───── ENTRIES
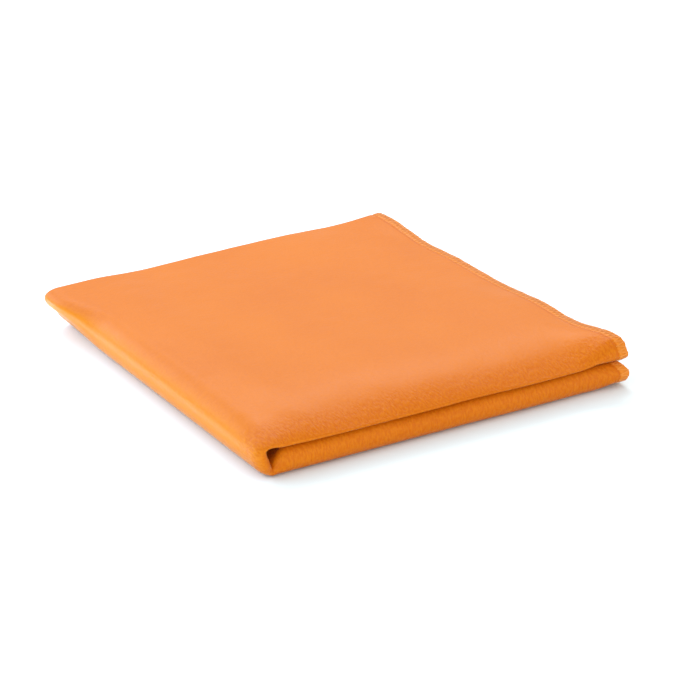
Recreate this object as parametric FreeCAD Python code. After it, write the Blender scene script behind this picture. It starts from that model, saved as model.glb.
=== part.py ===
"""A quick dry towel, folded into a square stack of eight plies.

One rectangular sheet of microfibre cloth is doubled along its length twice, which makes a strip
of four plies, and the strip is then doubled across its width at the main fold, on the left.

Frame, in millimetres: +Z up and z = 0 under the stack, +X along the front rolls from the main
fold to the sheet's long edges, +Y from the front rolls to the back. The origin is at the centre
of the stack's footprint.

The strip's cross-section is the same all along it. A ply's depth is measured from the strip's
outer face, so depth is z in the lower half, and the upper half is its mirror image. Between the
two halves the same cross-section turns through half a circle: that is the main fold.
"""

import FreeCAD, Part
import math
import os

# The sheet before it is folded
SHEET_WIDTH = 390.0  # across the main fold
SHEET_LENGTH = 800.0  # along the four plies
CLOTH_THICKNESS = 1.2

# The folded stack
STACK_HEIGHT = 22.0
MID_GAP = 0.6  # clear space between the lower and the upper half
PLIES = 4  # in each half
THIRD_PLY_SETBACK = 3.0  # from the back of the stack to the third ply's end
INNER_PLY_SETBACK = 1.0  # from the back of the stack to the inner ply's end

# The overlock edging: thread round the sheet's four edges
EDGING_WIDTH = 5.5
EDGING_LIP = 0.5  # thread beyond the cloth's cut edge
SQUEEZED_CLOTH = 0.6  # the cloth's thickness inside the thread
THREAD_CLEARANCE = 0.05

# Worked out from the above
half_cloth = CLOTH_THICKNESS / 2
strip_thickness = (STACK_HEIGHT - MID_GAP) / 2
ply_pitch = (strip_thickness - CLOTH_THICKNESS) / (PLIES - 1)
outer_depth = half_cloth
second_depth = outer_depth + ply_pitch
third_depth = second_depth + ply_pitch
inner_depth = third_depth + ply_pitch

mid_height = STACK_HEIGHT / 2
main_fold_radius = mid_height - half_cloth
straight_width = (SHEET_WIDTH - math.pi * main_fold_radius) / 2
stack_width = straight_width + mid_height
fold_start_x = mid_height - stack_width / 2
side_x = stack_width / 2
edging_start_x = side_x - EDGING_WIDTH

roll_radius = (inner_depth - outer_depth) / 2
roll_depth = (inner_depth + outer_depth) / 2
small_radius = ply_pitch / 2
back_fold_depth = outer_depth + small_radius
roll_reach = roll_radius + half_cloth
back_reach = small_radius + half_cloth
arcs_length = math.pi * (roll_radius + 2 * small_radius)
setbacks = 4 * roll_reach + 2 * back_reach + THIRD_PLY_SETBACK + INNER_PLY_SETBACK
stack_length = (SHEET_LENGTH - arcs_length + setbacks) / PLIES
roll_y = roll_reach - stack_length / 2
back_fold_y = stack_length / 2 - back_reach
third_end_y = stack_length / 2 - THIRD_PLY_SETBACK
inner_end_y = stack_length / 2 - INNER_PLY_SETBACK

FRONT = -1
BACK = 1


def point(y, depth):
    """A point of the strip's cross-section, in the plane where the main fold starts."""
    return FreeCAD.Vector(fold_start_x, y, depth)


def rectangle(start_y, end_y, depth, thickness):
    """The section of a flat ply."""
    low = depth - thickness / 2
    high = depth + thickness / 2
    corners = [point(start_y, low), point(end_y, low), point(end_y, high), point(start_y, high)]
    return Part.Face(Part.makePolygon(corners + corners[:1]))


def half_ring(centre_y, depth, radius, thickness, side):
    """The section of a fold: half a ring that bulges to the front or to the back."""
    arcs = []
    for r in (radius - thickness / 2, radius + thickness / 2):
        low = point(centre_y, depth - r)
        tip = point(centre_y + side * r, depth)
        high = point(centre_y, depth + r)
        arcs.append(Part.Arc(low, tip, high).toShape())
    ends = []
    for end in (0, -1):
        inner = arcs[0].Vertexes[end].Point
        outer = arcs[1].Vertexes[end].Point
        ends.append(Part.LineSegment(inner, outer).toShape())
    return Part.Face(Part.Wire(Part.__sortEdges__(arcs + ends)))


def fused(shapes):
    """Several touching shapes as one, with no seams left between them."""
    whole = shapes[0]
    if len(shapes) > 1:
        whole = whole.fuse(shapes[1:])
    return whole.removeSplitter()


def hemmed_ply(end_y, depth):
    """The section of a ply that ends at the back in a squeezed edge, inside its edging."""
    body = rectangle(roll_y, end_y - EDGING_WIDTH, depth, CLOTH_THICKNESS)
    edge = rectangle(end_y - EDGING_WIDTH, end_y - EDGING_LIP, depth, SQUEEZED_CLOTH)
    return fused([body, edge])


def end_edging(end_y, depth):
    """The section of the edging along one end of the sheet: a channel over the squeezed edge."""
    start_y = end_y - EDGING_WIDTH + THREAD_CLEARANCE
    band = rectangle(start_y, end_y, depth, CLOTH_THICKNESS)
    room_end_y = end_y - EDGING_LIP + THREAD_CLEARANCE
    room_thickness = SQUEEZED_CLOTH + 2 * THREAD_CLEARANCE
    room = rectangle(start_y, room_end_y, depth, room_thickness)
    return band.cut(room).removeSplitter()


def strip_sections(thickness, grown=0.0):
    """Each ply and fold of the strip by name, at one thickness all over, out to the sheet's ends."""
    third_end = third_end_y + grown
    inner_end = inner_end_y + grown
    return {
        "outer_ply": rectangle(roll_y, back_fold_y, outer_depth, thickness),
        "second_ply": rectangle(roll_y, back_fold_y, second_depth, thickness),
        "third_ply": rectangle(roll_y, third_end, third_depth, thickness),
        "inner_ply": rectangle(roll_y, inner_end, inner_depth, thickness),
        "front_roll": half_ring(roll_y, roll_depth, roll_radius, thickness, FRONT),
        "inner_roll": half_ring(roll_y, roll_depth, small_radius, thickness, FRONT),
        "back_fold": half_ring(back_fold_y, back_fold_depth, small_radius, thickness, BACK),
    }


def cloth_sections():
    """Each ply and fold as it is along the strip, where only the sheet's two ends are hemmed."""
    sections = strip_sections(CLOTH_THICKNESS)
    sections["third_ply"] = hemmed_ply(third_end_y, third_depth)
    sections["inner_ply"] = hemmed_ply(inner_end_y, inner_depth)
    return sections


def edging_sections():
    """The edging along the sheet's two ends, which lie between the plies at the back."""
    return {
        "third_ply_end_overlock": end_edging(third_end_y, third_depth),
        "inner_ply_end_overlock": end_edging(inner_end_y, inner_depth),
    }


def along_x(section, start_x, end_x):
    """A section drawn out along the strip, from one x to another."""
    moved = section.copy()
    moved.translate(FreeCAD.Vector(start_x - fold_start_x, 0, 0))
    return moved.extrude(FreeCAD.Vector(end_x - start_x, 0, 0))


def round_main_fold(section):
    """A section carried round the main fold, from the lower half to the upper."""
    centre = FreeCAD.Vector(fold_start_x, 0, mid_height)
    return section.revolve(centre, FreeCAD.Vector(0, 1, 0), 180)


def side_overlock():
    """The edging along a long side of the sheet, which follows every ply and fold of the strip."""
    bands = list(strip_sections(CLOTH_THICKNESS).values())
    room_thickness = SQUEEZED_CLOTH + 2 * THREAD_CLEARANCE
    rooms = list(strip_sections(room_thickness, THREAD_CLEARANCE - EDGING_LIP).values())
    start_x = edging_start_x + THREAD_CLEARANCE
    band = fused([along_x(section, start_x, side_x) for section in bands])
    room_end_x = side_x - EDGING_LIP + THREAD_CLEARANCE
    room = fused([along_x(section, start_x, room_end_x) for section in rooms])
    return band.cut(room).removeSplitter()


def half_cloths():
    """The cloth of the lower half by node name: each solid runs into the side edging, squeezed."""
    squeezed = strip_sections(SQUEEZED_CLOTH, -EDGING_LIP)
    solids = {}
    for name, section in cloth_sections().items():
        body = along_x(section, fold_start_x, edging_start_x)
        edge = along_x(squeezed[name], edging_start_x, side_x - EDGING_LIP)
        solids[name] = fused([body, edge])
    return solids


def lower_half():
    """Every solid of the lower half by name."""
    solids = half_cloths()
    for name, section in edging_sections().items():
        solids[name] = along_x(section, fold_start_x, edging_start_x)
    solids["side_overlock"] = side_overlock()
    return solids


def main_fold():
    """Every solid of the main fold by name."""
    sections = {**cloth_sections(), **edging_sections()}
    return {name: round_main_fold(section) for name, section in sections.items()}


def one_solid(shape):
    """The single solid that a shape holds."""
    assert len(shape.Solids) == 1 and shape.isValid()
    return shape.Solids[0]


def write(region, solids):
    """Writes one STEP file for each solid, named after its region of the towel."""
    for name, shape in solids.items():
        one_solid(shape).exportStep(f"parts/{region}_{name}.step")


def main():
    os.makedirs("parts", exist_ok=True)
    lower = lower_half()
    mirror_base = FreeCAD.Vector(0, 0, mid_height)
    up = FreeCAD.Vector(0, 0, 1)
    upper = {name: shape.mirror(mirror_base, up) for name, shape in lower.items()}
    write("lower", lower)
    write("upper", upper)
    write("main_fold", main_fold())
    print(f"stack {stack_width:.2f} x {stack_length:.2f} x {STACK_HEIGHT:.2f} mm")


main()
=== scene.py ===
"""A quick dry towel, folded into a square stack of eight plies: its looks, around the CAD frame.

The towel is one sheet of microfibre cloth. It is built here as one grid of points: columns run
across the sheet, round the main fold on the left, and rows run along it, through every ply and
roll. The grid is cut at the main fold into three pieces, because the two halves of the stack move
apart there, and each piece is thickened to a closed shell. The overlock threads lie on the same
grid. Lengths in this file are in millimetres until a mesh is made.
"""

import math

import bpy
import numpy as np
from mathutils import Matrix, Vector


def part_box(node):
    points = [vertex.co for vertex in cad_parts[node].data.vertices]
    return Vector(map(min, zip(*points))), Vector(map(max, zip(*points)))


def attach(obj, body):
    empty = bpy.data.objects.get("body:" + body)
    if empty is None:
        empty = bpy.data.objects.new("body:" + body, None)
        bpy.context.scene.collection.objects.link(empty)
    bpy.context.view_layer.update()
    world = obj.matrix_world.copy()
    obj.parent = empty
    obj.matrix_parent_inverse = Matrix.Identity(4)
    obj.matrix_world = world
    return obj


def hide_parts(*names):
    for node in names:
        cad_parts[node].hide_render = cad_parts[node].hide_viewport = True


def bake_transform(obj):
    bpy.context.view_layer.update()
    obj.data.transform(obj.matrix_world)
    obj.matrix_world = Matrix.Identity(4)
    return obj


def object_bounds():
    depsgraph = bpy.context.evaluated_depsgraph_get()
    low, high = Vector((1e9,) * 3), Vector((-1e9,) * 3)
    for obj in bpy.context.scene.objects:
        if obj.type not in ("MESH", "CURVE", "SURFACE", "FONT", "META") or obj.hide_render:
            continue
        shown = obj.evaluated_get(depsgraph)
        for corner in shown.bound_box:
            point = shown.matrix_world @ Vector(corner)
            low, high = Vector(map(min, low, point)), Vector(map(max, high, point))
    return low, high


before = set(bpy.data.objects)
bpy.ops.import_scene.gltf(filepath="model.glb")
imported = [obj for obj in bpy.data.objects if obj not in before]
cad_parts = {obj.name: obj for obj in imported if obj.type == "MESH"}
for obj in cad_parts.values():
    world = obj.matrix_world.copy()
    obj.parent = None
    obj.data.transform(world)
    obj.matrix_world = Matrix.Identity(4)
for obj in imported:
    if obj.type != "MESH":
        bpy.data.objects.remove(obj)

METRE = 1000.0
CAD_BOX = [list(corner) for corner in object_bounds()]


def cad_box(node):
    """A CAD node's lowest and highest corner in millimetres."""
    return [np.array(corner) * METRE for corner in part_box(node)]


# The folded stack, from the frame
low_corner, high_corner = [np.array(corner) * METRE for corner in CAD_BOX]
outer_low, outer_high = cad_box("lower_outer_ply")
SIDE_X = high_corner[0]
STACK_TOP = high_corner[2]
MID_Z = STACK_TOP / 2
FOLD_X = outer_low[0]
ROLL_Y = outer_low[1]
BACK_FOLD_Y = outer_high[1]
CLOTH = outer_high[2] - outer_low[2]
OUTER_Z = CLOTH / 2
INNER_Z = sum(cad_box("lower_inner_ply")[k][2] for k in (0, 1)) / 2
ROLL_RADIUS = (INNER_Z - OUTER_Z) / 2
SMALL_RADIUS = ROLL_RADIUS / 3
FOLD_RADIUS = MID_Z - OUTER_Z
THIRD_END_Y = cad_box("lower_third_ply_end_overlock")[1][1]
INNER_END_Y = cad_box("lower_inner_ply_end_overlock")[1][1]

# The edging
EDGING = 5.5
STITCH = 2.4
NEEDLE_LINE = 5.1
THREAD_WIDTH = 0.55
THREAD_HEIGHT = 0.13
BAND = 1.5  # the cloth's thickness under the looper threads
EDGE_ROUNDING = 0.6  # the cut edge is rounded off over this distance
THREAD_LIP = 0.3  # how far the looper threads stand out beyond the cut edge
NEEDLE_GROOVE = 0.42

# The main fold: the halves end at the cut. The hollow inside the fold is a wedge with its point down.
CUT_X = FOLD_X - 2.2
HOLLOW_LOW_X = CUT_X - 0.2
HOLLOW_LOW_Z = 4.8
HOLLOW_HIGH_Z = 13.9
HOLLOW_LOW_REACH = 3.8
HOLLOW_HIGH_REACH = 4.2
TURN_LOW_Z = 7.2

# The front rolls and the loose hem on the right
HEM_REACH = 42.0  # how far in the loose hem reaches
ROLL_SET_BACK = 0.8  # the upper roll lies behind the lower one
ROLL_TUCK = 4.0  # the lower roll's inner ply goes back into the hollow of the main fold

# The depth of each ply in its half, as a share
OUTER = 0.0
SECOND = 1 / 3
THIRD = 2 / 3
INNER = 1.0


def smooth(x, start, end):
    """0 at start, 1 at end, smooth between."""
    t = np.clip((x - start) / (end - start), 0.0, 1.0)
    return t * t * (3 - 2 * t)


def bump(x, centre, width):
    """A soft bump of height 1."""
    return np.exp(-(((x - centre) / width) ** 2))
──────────
───── ENTRIES
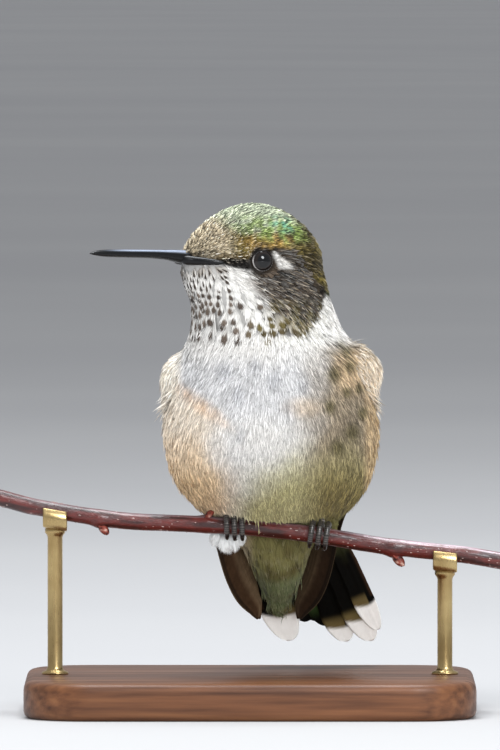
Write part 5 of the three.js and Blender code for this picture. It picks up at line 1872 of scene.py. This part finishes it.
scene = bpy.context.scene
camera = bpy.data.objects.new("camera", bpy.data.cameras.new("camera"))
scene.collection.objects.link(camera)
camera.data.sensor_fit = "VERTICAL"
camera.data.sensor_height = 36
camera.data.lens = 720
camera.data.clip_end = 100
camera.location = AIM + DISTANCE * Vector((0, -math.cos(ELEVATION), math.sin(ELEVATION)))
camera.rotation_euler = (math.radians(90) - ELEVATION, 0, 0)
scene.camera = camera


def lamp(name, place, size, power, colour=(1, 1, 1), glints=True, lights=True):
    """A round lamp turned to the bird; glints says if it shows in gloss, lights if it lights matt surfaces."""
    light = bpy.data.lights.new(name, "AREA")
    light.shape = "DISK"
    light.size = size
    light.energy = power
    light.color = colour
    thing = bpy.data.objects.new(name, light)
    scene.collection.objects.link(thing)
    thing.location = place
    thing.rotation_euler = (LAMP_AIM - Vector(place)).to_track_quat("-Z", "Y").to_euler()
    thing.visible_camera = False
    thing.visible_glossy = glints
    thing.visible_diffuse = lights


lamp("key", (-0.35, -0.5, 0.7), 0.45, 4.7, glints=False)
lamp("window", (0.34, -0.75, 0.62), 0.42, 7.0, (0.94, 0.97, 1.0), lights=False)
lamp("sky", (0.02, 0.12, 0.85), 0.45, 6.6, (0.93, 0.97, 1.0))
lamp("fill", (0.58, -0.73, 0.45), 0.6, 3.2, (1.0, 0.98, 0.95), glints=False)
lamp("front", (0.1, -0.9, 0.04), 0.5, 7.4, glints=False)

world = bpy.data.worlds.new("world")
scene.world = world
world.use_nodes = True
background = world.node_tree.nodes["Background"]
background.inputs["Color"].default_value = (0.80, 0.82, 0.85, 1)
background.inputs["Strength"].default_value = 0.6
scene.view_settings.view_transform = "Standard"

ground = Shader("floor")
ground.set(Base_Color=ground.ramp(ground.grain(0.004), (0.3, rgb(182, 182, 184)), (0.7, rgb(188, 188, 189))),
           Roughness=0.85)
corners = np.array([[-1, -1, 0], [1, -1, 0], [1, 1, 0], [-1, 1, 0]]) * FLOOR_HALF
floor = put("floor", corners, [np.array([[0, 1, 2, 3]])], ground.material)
──────────
### [TASK TO COMPLETE]
Begin with the line containing "shape.mirror(mirror_base, up) for" and end with the line containing "cad_parts[node].hide_render = cad_parts[node].hide_viewport"; repeat every line from start to finish exactly, and nothing outside them.

### [RESPONSE TO THE EXERCISE]
    upper = {name: shape.mirror(mirror_base, up) for name, shape in lower.items()}
    write("lower", lower)
    write("upper", upper)
    write("main_fold", main_fold())
    print(f"stack {stack_width:.2f} x {stack_length:.2f} x {STACK_HEIGHT:.2f} mm")


main()
=== scene.py ===
"""A quick dry towel, folded into a square stack of eight plies: its looks, around the CAD frame.

The towel is one sheet of microfibre cloth. It is built here as one grid of points: columns run
across the sheet, round the main fold on the left, and rows run along it, through every ply and
roll. The grid is cut at the main fold into three pieces, because the two halves of the stack move
apart there, and each piece is thickened to a closed shell. The overlock threads lie on the same
grid. Lengths in this file are in millimetres until a mesh is made.
"""

import math

import bpy
import numpy as np
from mathutils import Matrix, Vector


def part_box(node):
    points = [vertex.co for vertex in cad_parts[node].data.vertices]
    return Vector(map(min, zip(*points))), Vector(map(max, zip(*points)))


def attach(obj, body):
    empty = bpy.data.objects.get("body:" + body)
    if empty is None:
        empty = bpy.data.objects.new("body:" + body, None)
        bpy.context.scene.collection.objects.link(empty)
    bpy.context.view_layer.update()
    world = obj.matrix_world.copy()
    obj.parent = empty
    obj.matrix_parent_inverse = Matrix.Identity(4)
    obj.matrix_world = world
    return obj


def hide_parts(*names):
    for node in names:
        cad_parts[node].hide_render = cad_parts[node].hide_viewport = True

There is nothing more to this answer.